Individuals at Risk & Risky Individuals: Russian Exploitation of Liberal Democracy's Social Contract

Kenzie Burchell

University of Toronto, Canada

By triangulating recent press coverage since the full invasion of Ukraine in 2022 with two older multilingual, multinational case study sets, newswire coverage of journalist kidnappings and executions by ISIS in Syria and Iraq from 2012-2014, and broadcast news reports covering lone wolf terror attacks from 2014-2017 across Europe and North America – a unique phenomenon has emerged: the individuation of geopolitical conflict in terms of “individuals at risk” and “risky individuals”.

A tactic of Russia’s hybrid war turned hybrid empire exploits the fundamental social contract of liberal democracy by making the smallest political unit of Western society – the individual whose life and rights must be protected – a target. Whether Belarussian, Ukrainian, or American – athletes, activists, and journalists are detained in spectacular ways as emblematic political pawns. In parallel to covering this, the Western press focuses on numerous classes of individuals – Ukrainian soldiers, refuges, and captured children, Russian emigres, protesters and the LGBTQI+ community – as the individualized everyman, everywoman, everychild that similarly deserve rights.

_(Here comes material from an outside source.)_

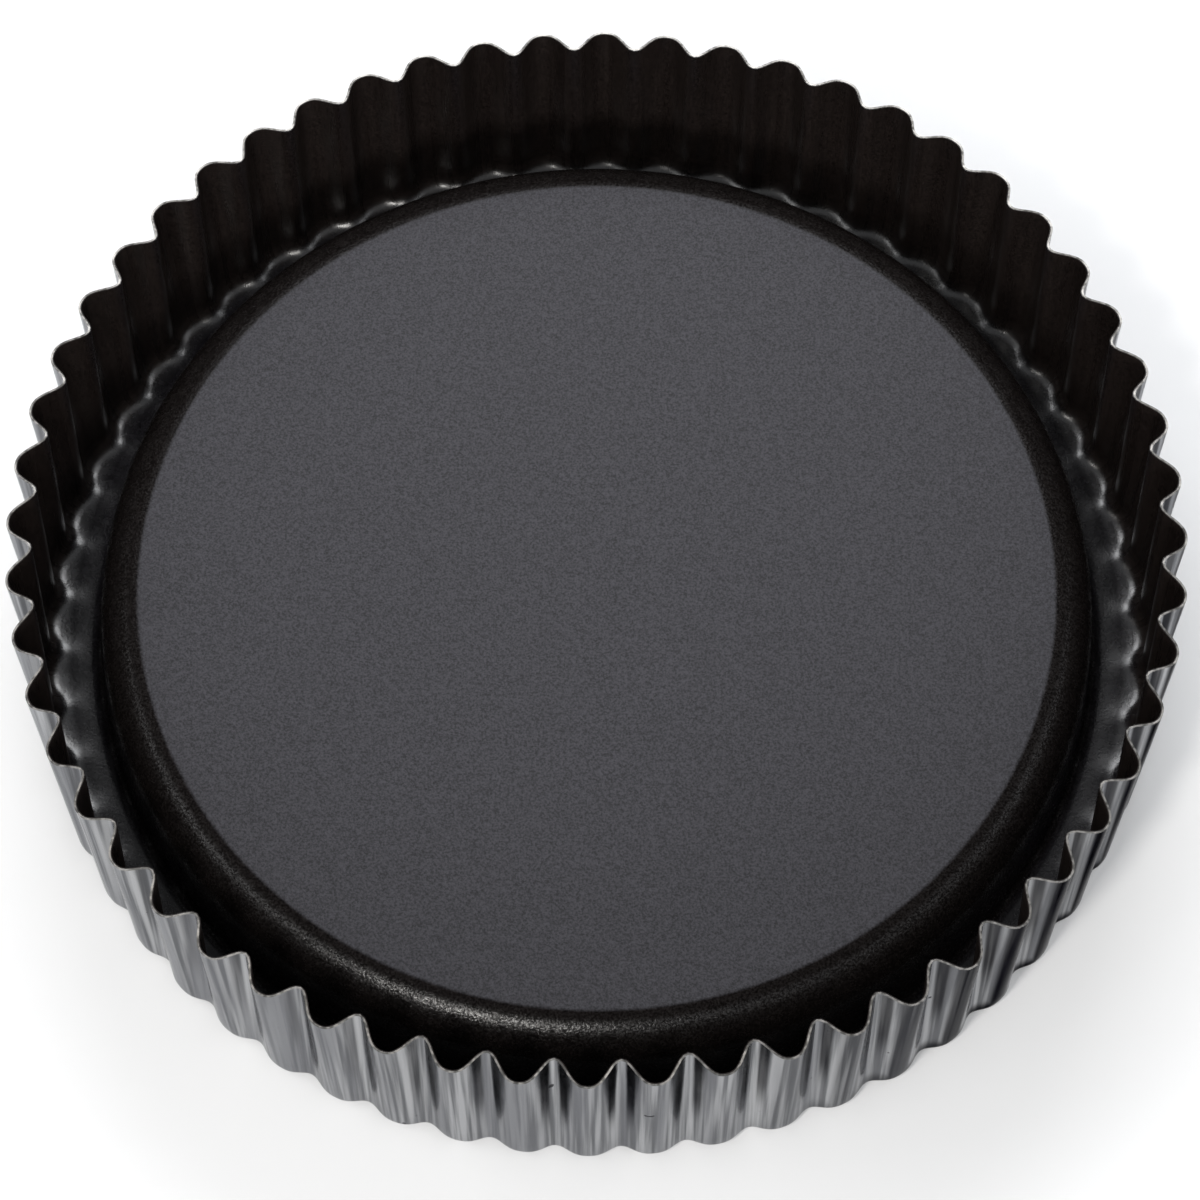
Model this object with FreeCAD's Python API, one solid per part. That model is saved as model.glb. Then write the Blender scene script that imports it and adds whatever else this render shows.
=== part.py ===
import FreeCAD, Part
import math
import os

V = FreeCAD.Vector

# A fluted baking tin with a raised centre, pressed from one disc of sheet
# steel and lined on the inside with a non-stick coat. Millimetres, +Z up.
# The origin is on the surface that the tin stands on, at the tin's axis.
# An outward bulge of the fluted wall lies on +X.

# --- driving dimensions -----------------------------------------------------
RIM_RADIUS = 120.0            # outside of the bulges at the cut edge
RIM_FLUTE_DEPTH = 5.0         # bulge to groove, measured radially at the cut edge
BASE_RADIUS = 117.8           # outside of the bulges where the wall meets the corner
BASE_FLUTE_DEPTH = 2.0        # bulge to groove, measured radially at the corner
RIM_HIGH = 50.0               # cut edge at the grooves
RIM_LOW = 48.4                # cut edge at the bulges
FLUTES = 56
GROOVE_SHARPNESS = 0.32       # 0 is a pure wave; more narrows the grooves
CORNER_RADIUS = 4.0           # outside radius between floor and wall

FOOT_RADIUS = 103.8           # where the moat's floor would meet the slope
STEP_RADIUS = 102.3           # where the slope would meet the raised centre
STEP_HEIGHT = 24.8            # underside of the raised centre
FOOT_FILLET = 3.5             # outside bend at the foot of the slope
STEP_FILLET = 8.0             # outside bend at the edge of the raised centre

SHEET = 0.4                   # steel sheet
LINING = 0.2                  # non-stick coat, drawn thicker than it is

# --- how finely half a flute is sampled for its surfaces ----------------------
STEPS_ACROSS = 8
STEPS_UP_CORNER = 4
SMALL = 1e-4                  # step for measuring slopes on the surface

FLUTE_ANGLE = 2.0 * math.pi / FLUTES


def wave(angle):
    """The flutes' cross-section: +1 on a bulge and -1 in a groove, with narrow grooves."""
    phase = FLUTES * angle
    return math.cos(phase) + GROOVE_SHARPNESS * math.sin(phase) ** 2


def rim_point(angle):
    """Radius and height of the cut edge's outside at one angle."""
    share = (1.0 + wave(angle)) / 2.0
    radius = RIM_RADIUS - RIM_FLUTE_DEPTH * (1.0 - share)
    height = RIM_HIGH - (RIM_HIGH - RIM_LOW) * share
    return radius, height


def corner_centre(angle):
    """Radius of the corner bend's centre at one angle. Its height is CORNER_RADIUS."""
    share = (1.0 + wave(angle)) / 2.0
    return BASE_RADIUS - BASE_FLUTE_DEPTH * (1.0 - share) - CORNER_RADIUS


def corner_sweep(angle):
    """How far the corner bend turns, from straight down, before the wall leaves it."""
    radius, height = rim_point(angle)
    run = radius - corner_centre(angle)
    rise = height - CORNER_RADIUS
    distance = math.hypot(run, rise)
    return math.pi / 2.0 + math.atan2(rise, run) - math.acos(CORNER_RADIUS / distance)


def corner_point(angle, share):
    """A point on the outside of the corner bend; share runs from the floor to the wall."""
    turn = corner_sweep(angle) * share
    radius = corner_centre(angle) + CORNER_RADIUS * math.sin(turn)
    height = CORNER_RADIUS * (1.0 - math.cos(turn))
    return V(radius * math.cos(angle), radius * math.sin(angle), height)


def wall_point(angle, share):
    """A point on the outside of the wall; share runs from the corner to the cut edge."""
    start = corner_point(angle, 1.0)
    radius, height = rim_point(angle)
    end = V(radius * math.cos(angle), radius * math.sin(angle), height)
    return start + (end - start) * share


def offset_point(surface_point, angle, share, offset):
    """The same point moved in by offset, square to the sheet."""
    across = surface_point(angle + SMALL, share) - surface_point(angle - SMALL, share)
    up = surface_point(angle, share + SMALL) - surface_point(angle, share - SMALL)
    inward = up.cross(across)
    inward.normalize()
    return surface_point(angle, share) + inward * offset


def half_flute_angles():
    """The sampled angles of half a flute, from a groove to the bulge on +X."""
    return [FLUTE_ANGLE / 2.0 * (i / STEPS_ACROSS - 1.0) for i in range(STEPS_ACROSS + 1)]


def corner_face(offset):
    """The corner bend of half a flute."""
    grid = [[offset_point(corner_point, angle, j / STEPS_UP_CORNER, offset)
             for j in range(STEPS_UP_CORNER + 1)] for angle in half_flute_angles()]
    surface = Part.BSplineSurface()
    surface.interpolate(grid)
    return surface.toShape()


def cut_edge_curve(offset, spacing):
    """The sheet's cut edge over half a flute, its points spaced like those of the curve below."""
    curve = Part.BSplineCurve()
    curve.interpolate(
        Points=[offset_point(wall_point, angle, 1.0, offset) for angle in half_flute_angles()],
        Parameters=spacing)
    return curve.toShape()


def round_the_tin(half_flute):
    """Copies of half a flute's shape and of its mirror image, all the way round."""
    copies = []
    for k in range(FLUTES):
        for half in (half_flute, half_flute.mirror(V(0, 0, 0), V(0, 1, 0))):
            copy = half.copy()
            copy.rotate(V(0, 0, 0), V(0, 0, 1), 360.0 * k / FLUTES)
            copies.append(copy)
    return copies


def edge_at(face, measure):
    """The face's edge whose middle scores highest."""
    return max(face.Edges, key=lambda edge: measure(edge.valueAt(
        (edge.FirstParameter + edge.LastParameter) / 2.0)))


def centre_profile(offset):
    """Floor's inner end, foot bend, slope, step bend and raised top, at one offset."""
    slope = math.atan2(STEP_HEIGHT, FOOT_RADIUS - STEP_RADIUS)
    shift = offset * math.tan(slope / 2.0)
    foot = V(FOOT_RADIUS + shift, 0, offset)
    step = V(STEP_RADIUS + shift, 0, STEP_HEIGHT + offset)
    foot_bend = FOOT_FILLET - offset
    step_bend = STEP_FILLET + offset
    down_slope = V(math.cos(slope), 0, -math.sin(slope))
    foot_reach = foot_bend * math.tan(slope / 2.0)
    step_reach = step_bend * math.tan(slope / 2.0)
    foot_start = foot + V(foot_reach, 0, 0)
    foot_end = foot - down_slope * foot_reach
    step_start = step + down_slope * step_reach
    step_end = step - V(step_reach, 0, 0)
    half = slope / 2.0
    foot_middle = V(foot_start.x - foot_bend * math.sin(half), 0,
                    offset + foot_bend * (1.0 - math.cos(half)))
    step_middle = V(step_end.x + step_bend * math.sin(half), 0,
                    step_end.z - step_bend * (1.0 - math.cos(half)))
    edges = [
        Part.Arc(foot_start, foot_middle, foot_end).toShape(),
        Part.LineSegment(foot_end, step_start).toShape(),
        Part.Arc(step_start, step_middle, step_end).toShape(),
        Part.LineSegment(step_end, V(0, 0, step_end.z)).toShape(),
    ]
    return edges, foot_start.x


def skin(offset):
    """All faces of the sheet's surface at one offset from its outside, and its rim edges."""
    corner = corner_face(offset)
    wall_foot = edge_at(corner, lambda p: p.z)
    rim_edge = cut_edge_curve(offset, wall_foot.Curve.getKnots())
    wall = Part.makeRuledSurface(wall_foot, rim_edge)
    profile, foot_start = centre_profile(offset)
    outline = Part.Wire(round_the_tin(edge_at(corner, lambda p: -p.z)))
    hole = Part.Wire(Part.Circle(V(0, 0, offset), V(0, 0, 1), foot_start).toShape())
    floor = Part.makeFace([outline, hole], "Part::FaceMakerBullseye")
    faces = round_the_tin(corner) + round_the_tin(wall) + floor.Faces
    for edge in profile:
        faces += edge.revolve(V(0, 0, 0), V(0, 0, 1), 360.0).Faces
    return faces, round_the_tin(rim_edge)


def layer(outer, inner):
    """The closed solid between two offsets of the tin's surface."""
    outer_faces, outer_rim = skin(outer)
    inner_faces, inner_rim = skin(inner)
    cut_edge = [Part.makeRuledSurface(a, b) for a, b in zip(outer_rim, inner_rim)]
    faces = outer_faces + inner_faces + cut_edge
    sewn = Part.makeCompound(faces)
    sewn.sewShape()
    solid = Part.makeSolid(sewn.Shells[0])
    if solid.Volume < 0:
        solid.reverse()
    return solid


def report(name, solid):
    box = solid.BoundBox
    print("%-18s valid %s closed %s shells %d faces %d volume %.1f" % (
        name, solid.isValid(), solid.isClosed(), len(solid.Shells), len(solid.Faces),
        solid.Volume))
    print("   x %.3f..%.3f y %.3f..%.3f z %.3f..%.3f" % (
        box.XMin, box.XMax, box.YMin, box.YMax, box.ZMin, box.ZMax))


os.makedirs("parts", exist_ok=True)
nodes = {
    "pan_shell": layer(0.0, SHEET),
    "nonstick_lining": layer(SHEET, SHEET + LINING),
}
for name, solid in nodes.items():
    report(name, solid)
    solid.exportStep("parts/" + name + ".step")
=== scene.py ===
import math

import bpy
import numpy as np
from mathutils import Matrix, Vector


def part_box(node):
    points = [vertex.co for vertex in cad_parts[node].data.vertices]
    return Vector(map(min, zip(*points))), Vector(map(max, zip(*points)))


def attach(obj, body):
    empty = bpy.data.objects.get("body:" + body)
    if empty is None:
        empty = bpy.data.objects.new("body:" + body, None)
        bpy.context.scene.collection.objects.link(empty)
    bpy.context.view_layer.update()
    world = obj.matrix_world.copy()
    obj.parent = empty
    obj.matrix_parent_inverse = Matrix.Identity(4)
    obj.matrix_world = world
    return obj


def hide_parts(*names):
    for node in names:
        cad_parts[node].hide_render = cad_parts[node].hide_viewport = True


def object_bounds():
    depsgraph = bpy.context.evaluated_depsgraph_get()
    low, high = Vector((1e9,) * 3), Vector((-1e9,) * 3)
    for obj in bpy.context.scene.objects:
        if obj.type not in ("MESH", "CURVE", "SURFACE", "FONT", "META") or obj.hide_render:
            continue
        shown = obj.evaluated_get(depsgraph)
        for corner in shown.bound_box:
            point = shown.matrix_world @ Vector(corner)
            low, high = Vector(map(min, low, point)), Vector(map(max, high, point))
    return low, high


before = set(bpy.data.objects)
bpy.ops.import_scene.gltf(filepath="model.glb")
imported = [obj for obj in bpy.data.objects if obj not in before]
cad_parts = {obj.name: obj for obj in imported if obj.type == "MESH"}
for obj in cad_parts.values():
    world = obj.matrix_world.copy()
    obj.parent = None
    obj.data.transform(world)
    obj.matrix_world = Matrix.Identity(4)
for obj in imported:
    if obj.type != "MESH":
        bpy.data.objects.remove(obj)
cad_low, cad_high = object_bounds()

# A fluted baking tin with a raised centre: one pressed steel sheet and its
# dark non-stick lining. Metres. The sheet is described by its outside surface
# and by how far inside it each layer lies.

# --- sizes --------------------------------------------------------------------
MM = 0.001
shell_low, shell_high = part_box("pan_shell")
RIM_RADIUS = shell_high[0]        # outside of the bulges at the cut edge
RIM_HIGH = shell_high[2]          # cut edge at the grooves
RIM_DIP = 1.6 * MM                # how much lower the cut edge is at the bulges
RIM_LOW = RIM_HIGH - RIM_DIP
FLARE = 2.2 * MM                  # how much the bulges lean out from the corner to the cut edge
RIM_FLUTE_DEPTH = 5.0 * MM
BASE_RADIUS = RIM_RADIUS - FLARE
BASE_FLUTE_DEPTH = 2.0 * MM
CORNER_RADIUS = 4.0 * MM
FOOT_RADIUS = 103.8 * MM
STEP_RADIUS = 102.3 * MM
STEP_HEIGHT = 24.8 * MM
FOOT_FILLET = 3.5 * MM
STEP_FILLET = 8.0 * MM
SHEET = 0.4 * MM
LINING = 0.2 * MM
FLUTES = 56
GROOVE_SHARPNESS = 0.32           # 0 is a pure wave; more narrows the grooves
DISC_EDGE = 95.2 * MM             # where the coat turns from charcoal to near black

# --- small irregularities of a pressed sheet --------------------------------------
RADIUS_WOBBLE = 0.15 * MM
HEIGHT_WOBBLE = 0.2 * MM
DEPTH_WOBBLE = 0.05               # a share of the flute depth
RIPPLE_HEIGHT = 0.45 * MM
RIPPLE_REACH = 6.0 * MM           # how far the ripples run into the moat's floor
RIPPLE_TOP = 4.0 * MM             # height at which they have faded out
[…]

Risky Individuals though are celebrated and derided in Western press in terms of their outsized influence on the war – Zelensky, Putin, Prigozhin, Musk – representing the other side of the equation. However, this contributes to the social contract of autocracy, wherein the singualrly powerful can relegate entire classes of risky individuals to unnamed masses as represented in the strategic communication of Russian state Media – the slander of populations as foreign agents, degenerate queers, Nazis, and terrorists – justify revanchist invasions of sovereign neighbors, mass conscriptions of racialized population, and wholesale repression across the Russian Federation.